(Entries with model source code)
+ + +

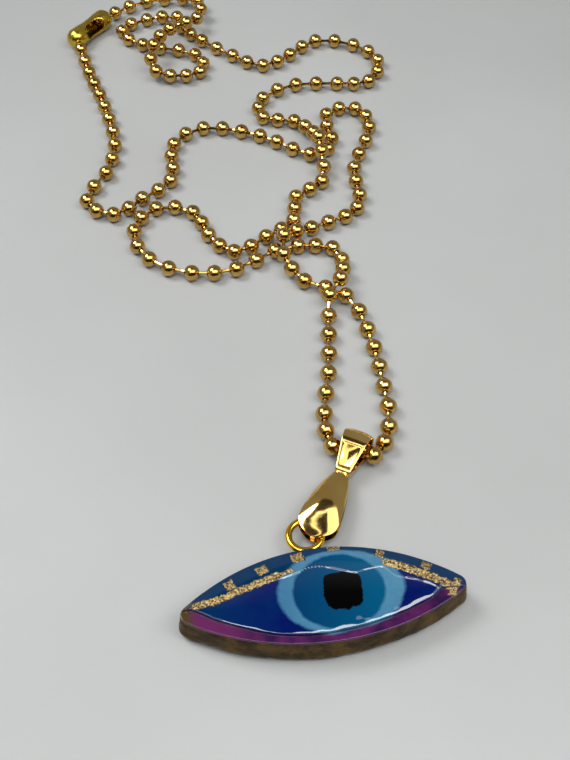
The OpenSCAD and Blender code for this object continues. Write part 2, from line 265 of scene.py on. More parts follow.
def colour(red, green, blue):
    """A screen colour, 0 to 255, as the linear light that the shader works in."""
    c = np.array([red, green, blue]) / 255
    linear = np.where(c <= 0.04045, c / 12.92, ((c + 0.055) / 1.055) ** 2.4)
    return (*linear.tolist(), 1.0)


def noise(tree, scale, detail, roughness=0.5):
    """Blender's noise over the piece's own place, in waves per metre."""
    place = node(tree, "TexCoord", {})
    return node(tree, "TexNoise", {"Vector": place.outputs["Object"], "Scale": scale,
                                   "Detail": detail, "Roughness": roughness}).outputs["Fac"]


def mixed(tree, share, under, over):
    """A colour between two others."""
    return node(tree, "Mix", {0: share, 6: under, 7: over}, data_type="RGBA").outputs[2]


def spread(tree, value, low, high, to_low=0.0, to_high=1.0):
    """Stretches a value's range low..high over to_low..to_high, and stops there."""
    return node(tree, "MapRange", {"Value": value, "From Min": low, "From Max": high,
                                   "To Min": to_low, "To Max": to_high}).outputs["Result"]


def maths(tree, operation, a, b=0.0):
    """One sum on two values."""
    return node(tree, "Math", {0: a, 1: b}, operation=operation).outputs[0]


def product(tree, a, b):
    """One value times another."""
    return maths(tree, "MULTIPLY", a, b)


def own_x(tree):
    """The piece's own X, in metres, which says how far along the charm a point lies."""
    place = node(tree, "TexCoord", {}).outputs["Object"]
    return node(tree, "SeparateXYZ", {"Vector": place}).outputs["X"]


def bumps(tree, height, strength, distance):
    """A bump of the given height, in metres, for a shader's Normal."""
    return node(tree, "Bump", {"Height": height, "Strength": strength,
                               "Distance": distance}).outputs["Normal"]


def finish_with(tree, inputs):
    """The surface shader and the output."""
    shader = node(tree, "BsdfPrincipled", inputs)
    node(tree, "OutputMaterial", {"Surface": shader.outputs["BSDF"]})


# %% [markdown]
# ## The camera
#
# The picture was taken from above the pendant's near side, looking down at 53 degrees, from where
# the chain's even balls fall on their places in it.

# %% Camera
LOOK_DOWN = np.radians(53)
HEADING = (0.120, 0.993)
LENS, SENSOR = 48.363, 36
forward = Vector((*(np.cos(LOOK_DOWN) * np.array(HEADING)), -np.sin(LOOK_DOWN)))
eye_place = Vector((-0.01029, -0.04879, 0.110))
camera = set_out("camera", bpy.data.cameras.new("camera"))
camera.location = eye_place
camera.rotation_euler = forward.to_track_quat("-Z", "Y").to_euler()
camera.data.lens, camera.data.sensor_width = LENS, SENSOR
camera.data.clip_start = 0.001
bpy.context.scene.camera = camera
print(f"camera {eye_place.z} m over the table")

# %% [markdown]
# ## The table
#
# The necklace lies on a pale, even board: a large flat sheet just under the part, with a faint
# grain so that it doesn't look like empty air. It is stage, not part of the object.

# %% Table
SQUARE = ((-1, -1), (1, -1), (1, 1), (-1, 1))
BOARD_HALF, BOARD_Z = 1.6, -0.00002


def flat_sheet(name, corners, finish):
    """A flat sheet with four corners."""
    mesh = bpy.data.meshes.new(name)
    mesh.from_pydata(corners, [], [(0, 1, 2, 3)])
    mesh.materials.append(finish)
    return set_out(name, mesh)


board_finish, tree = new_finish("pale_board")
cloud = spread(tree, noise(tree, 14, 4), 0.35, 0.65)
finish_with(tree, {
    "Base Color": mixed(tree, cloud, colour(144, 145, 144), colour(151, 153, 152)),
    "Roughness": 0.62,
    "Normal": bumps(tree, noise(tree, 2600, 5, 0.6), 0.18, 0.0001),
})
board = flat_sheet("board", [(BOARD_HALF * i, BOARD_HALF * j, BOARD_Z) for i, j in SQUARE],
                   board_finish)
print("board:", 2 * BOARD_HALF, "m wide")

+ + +

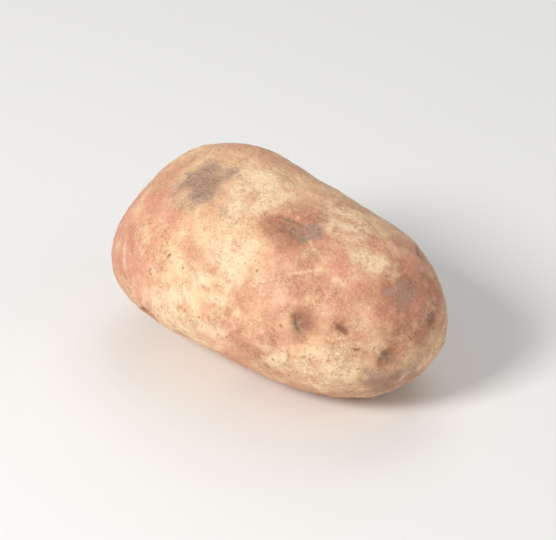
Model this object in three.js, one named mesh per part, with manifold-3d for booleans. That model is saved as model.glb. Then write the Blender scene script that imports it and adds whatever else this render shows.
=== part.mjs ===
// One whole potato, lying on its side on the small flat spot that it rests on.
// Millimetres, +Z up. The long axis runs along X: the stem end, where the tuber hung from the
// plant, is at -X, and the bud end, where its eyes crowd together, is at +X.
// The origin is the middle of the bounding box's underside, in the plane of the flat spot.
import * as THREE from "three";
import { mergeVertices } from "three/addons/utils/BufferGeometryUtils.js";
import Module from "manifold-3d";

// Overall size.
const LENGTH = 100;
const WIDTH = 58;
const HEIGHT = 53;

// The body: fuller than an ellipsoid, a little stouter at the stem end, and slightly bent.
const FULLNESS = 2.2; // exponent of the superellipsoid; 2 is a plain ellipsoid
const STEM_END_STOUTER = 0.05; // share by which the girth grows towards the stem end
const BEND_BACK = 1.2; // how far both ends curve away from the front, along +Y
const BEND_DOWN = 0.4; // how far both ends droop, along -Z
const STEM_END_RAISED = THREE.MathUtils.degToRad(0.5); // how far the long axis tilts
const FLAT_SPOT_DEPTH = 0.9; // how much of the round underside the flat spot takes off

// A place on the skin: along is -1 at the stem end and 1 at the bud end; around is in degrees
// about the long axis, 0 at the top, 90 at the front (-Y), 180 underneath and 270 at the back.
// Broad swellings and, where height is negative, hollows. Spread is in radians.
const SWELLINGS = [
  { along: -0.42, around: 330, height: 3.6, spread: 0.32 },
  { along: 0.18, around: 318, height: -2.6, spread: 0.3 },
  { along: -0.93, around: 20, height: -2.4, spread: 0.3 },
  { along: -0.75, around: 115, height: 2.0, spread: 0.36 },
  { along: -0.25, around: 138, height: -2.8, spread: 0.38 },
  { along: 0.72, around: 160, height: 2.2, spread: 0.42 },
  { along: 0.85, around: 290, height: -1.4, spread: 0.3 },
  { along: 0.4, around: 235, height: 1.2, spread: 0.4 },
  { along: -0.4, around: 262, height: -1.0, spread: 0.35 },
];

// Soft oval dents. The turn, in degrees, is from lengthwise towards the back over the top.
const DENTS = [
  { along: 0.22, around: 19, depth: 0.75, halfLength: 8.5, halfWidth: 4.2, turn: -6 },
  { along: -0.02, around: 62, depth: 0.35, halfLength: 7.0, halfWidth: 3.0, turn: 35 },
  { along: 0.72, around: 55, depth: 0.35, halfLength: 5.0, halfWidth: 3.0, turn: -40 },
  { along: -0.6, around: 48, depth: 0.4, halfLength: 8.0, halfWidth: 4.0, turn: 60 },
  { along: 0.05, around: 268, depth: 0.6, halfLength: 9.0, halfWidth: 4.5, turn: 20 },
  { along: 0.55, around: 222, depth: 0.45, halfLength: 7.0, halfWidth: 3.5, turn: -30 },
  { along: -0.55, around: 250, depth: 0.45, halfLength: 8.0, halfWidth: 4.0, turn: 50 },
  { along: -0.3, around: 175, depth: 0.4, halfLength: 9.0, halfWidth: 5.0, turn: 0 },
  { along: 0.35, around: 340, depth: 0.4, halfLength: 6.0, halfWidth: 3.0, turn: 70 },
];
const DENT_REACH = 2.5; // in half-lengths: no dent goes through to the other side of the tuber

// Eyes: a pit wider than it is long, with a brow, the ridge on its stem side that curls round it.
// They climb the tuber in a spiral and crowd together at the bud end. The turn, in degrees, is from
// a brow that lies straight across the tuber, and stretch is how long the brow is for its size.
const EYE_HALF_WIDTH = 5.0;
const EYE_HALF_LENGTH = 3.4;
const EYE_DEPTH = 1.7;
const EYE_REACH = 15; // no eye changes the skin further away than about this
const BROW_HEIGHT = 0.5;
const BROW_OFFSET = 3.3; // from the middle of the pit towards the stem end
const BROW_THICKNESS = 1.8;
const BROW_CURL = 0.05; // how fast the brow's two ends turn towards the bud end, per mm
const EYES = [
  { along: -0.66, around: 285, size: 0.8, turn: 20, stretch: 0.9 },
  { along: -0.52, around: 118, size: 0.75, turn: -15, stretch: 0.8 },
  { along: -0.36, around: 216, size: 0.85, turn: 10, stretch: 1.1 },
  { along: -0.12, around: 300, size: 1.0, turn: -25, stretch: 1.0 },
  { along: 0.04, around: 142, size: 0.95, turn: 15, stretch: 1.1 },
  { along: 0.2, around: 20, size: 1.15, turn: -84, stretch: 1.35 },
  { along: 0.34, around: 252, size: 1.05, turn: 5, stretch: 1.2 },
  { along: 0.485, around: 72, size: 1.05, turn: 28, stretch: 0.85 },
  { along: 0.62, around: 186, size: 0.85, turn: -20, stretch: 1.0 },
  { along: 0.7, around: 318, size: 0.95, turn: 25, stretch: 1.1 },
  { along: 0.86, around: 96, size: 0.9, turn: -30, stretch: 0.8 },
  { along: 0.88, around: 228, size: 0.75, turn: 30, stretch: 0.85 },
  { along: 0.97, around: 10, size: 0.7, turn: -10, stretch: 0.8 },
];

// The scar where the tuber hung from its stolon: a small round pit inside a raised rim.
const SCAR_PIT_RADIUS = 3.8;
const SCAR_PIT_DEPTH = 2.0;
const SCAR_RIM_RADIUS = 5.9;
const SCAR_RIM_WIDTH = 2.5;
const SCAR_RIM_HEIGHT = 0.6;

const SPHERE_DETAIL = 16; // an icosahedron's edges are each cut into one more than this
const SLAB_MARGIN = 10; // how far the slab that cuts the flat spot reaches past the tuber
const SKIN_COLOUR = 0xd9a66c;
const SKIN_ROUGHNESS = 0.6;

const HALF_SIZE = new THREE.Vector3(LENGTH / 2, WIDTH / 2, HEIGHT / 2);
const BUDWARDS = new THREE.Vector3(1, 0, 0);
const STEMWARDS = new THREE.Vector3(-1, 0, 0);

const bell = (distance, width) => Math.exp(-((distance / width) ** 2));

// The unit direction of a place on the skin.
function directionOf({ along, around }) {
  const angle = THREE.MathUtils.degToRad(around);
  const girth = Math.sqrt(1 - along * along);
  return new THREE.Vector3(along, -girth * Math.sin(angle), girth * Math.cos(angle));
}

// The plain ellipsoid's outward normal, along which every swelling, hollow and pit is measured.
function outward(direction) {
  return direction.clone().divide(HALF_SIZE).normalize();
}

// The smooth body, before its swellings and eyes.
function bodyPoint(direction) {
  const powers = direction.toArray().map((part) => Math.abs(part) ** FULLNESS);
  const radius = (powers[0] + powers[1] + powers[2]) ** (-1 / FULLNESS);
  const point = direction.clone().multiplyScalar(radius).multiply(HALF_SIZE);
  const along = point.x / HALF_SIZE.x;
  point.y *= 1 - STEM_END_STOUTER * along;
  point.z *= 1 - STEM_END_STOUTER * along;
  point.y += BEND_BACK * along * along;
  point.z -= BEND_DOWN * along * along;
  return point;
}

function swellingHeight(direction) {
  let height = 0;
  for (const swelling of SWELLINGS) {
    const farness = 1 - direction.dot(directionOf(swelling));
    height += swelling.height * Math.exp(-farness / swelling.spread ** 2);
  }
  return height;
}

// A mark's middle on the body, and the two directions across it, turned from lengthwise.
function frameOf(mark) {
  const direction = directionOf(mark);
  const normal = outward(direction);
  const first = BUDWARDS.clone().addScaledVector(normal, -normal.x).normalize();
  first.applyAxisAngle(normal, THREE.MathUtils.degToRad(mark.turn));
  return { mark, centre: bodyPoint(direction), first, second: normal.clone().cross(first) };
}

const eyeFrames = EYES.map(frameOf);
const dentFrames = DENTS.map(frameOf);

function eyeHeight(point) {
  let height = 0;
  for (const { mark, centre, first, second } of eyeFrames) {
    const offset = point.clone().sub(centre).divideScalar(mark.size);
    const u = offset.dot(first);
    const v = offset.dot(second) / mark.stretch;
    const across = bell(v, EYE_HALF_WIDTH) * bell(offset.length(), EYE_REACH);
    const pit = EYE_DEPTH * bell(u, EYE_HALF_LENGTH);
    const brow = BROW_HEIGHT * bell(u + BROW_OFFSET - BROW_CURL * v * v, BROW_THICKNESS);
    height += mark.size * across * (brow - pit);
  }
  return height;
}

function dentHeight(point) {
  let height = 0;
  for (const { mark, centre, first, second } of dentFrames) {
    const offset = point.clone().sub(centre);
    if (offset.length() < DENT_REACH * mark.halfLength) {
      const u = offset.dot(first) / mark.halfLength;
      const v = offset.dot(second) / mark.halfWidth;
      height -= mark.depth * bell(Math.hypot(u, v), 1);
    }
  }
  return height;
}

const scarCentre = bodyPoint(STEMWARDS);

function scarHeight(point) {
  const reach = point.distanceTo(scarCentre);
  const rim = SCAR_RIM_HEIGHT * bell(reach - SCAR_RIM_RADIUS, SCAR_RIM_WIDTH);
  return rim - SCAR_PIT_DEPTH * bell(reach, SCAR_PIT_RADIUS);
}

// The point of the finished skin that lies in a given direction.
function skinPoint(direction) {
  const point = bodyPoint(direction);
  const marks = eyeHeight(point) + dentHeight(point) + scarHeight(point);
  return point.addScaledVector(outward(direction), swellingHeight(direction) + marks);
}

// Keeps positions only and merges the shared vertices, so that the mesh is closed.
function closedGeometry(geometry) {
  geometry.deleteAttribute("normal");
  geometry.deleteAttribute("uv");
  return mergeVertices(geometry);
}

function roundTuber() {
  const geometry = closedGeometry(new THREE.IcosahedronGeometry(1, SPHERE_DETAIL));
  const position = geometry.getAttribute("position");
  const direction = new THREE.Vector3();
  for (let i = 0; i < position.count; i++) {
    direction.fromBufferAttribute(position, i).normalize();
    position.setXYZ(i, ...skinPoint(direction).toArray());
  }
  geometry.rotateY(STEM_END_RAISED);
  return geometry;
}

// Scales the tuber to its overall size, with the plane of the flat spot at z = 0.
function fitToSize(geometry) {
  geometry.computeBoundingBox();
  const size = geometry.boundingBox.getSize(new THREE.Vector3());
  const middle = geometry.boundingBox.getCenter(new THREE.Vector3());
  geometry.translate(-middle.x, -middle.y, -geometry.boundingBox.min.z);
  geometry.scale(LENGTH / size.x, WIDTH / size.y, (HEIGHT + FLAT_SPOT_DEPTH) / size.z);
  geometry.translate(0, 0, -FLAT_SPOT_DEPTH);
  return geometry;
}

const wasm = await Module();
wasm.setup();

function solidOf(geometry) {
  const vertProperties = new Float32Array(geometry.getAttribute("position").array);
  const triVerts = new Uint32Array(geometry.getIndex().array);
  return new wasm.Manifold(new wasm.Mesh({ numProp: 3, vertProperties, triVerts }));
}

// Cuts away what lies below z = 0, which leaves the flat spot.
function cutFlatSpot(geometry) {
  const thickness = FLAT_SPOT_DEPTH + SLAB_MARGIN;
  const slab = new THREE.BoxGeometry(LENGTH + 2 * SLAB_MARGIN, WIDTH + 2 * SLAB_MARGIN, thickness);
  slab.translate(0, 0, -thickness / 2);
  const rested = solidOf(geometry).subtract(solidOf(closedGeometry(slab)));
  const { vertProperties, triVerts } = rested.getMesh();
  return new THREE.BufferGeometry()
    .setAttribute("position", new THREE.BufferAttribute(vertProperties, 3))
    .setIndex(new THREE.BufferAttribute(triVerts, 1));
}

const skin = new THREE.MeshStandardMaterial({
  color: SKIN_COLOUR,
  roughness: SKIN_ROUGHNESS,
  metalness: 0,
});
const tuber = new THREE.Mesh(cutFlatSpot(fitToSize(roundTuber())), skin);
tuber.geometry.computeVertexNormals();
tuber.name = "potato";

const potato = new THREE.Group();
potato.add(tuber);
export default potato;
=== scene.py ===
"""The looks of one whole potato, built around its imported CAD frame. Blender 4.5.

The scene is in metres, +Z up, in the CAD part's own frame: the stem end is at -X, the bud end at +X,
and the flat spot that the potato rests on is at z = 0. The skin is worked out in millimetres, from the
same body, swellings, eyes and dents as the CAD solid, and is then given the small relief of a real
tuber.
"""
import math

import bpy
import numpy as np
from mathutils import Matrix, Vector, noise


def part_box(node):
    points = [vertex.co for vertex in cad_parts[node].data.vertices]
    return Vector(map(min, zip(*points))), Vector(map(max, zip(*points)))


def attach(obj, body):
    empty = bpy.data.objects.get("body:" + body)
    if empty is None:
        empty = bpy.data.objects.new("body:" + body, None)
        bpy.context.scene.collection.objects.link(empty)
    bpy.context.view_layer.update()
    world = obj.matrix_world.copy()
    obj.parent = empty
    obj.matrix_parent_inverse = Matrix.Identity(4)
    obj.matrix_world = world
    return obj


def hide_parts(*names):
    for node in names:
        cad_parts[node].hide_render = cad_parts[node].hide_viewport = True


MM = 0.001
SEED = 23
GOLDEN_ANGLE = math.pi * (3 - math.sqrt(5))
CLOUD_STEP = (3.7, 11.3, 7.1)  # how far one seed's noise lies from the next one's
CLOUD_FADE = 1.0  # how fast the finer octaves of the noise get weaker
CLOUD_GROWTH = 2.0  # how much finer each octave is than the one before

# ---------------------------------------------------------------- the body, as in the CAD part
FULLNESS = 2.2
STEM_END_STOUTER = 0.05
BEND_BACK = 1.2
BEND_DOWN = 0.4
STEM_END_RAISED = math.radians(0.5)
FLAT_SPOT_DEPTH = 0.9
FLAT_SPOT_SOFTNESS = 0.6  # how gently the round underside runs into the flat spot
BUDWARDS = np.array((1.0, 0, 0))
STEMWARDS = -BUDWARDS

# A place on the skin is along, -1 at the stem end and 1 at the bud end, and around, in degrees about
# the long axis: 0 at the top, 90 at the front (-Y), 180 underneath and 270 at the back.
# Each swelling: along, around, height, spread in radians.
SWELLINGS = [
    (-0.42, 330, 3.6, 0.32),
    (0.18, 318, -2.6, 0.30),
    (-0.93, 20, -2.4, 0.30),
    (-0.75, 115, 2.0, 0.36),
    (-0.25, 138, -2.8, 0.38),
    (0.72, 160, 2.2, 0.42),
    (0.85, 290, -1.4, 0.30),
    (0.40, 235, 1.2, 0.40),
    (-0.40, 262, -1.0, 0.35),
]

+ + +

▶ Written exercise: Copy out precisely the lines that begin at the line containing "const skin = new" and end at the line containing "frame. Blender 4.5.", including both; write nothing else.

▶ Completed exercise:
const skin = new THREE.MeshStandardMaterial({
  color: SKIN_COLOUR,
  roughness: SKIN_ROUGHNESS,
  metalness: 0,
});
const tuber = new THREE.Mesh(cutFlatSpot(fitToSize(roundTuber())), skin);
tuber.geometry.computeVertexNormals();
tuber.name = "potato";

const potato = new THREE.Group();
potato.add(tuber);
export default potato;
=== scene.py ===
"""The looks of one whole potato, built around its imported CAD frame. Blender 4.5.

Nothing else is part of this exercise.